Sie suggeriert dem "hässlichen" Kind, dass es Freunde findet, wenn es von ihnen verlangt, sich nicht allzu schön zu machen. Und von den "schönen" Kindern verlangt die Geschichte, sich nicht aus der Masse heraus zu heben, sondern möglichst ähnlich zu sein und zu wirken wie alle anderen. Gleichmacherei ist die Botschaft.
Und wenn man es im übertragenen Sinn interpretieren würde, was aber ein Kind nicht kann, es versteht die Geschichte wortwörtlich, dann verlangt diese Geschichte, Eigensinn und Individualität abzulegen und sich den Wünschen der Mehrheit anzupassen.
Das kann also nicht der Grund für den Erfolg sein. Bleiben die Bilder und die Besonderheit dieses Buches, wie auch vieler anderer Bücher von Marcus Pfister: die Diffraktionsfolie.
Die Bilder sind ein wichtiger Grund für den Erfolg, aber kein hinreichender. Sie sind schön und liebenswert, aber sie zeigen immer nur den einen Fisch und seine nicht-glitzernden Verwandten - zuwenig für den enormen Erfolg.

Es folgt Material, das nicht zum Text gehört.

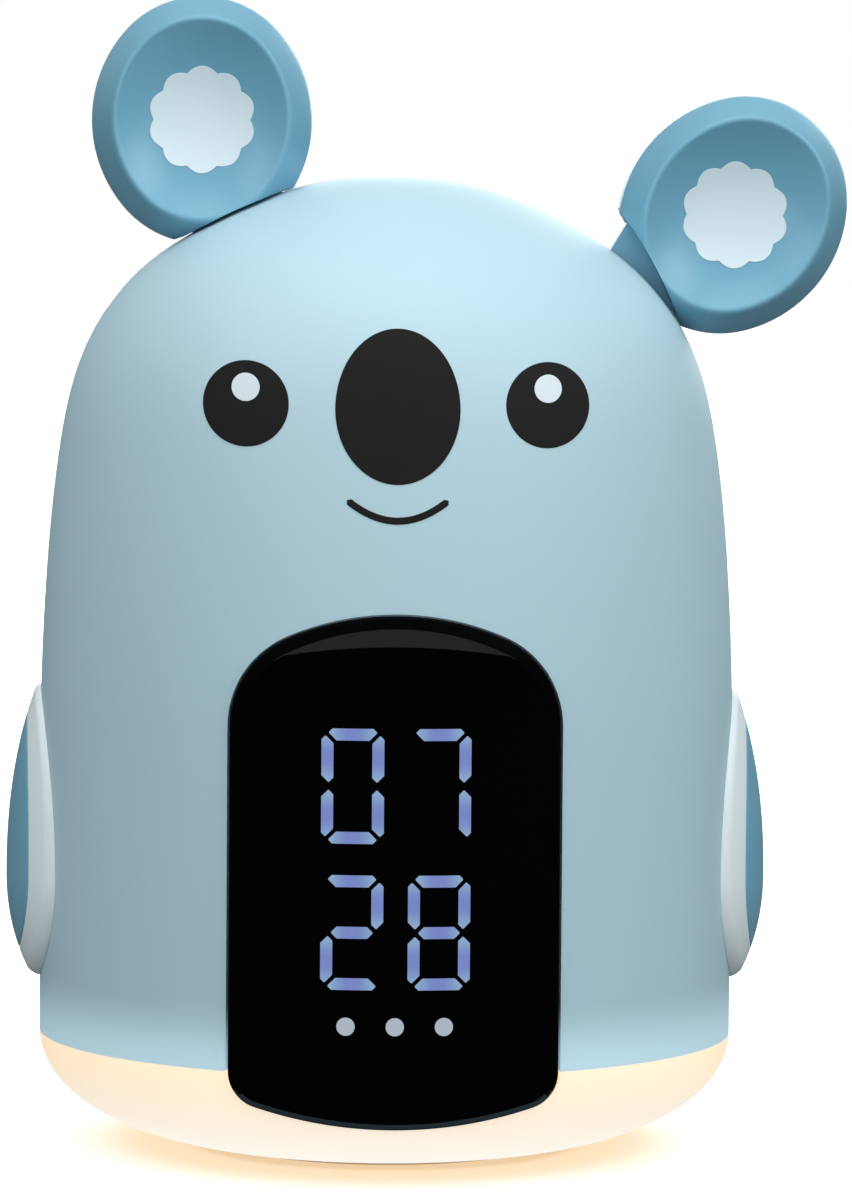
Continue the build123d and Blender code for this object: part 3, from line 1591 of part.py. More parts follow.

Bleibt einzig und allein die Diffraktionsfolie. Sie ist einzigartig, oder war es 1996, und verführt Erwachsene, dieses Buch zu kaufen, und reizt Kinder allein aus optischen Gesichtspunkten zum Kauf.
Dieser Schlüsselreiz ist so stark, dass jeder dieses Buch in die Hand nimmt, wenn es zwischen den anderen Bilderbüchern liegt, und er führt öfter zum Kauf, als es der Inhalt oder die Bilder erreichen könnten. Den Erfolg kann man an der enormen Folgeproduktion von Büchern mit diesen Folieneffekten ablesen.
Fazit: Es ist eindeutig, dieses Bilderbuch ist schlecht. Sein Erfolg liegt in dem brillanten Einfall, eine Folie in die Bildoberfläche einzulassen, die bei wechselndem Lichteinfall kleine Kreise aufleuchten lässt. Dieser Effekt, der die Folie in allen Regenbogenfarben schillern lässt, reicht aber nicht als Grund, dieses Buch zu kaufen. Es gibt wunderschöne Bilderbücher von Marcus Pfister, der vor allem als Zeichner großes Talent beweist und es in zahlreichen Publikationen nachweist. Kaufen Sie eins dieser Bücher - und zwar eines der Bücher, die ohne Diffraktionsfolie auskommen - es sind seine Besten!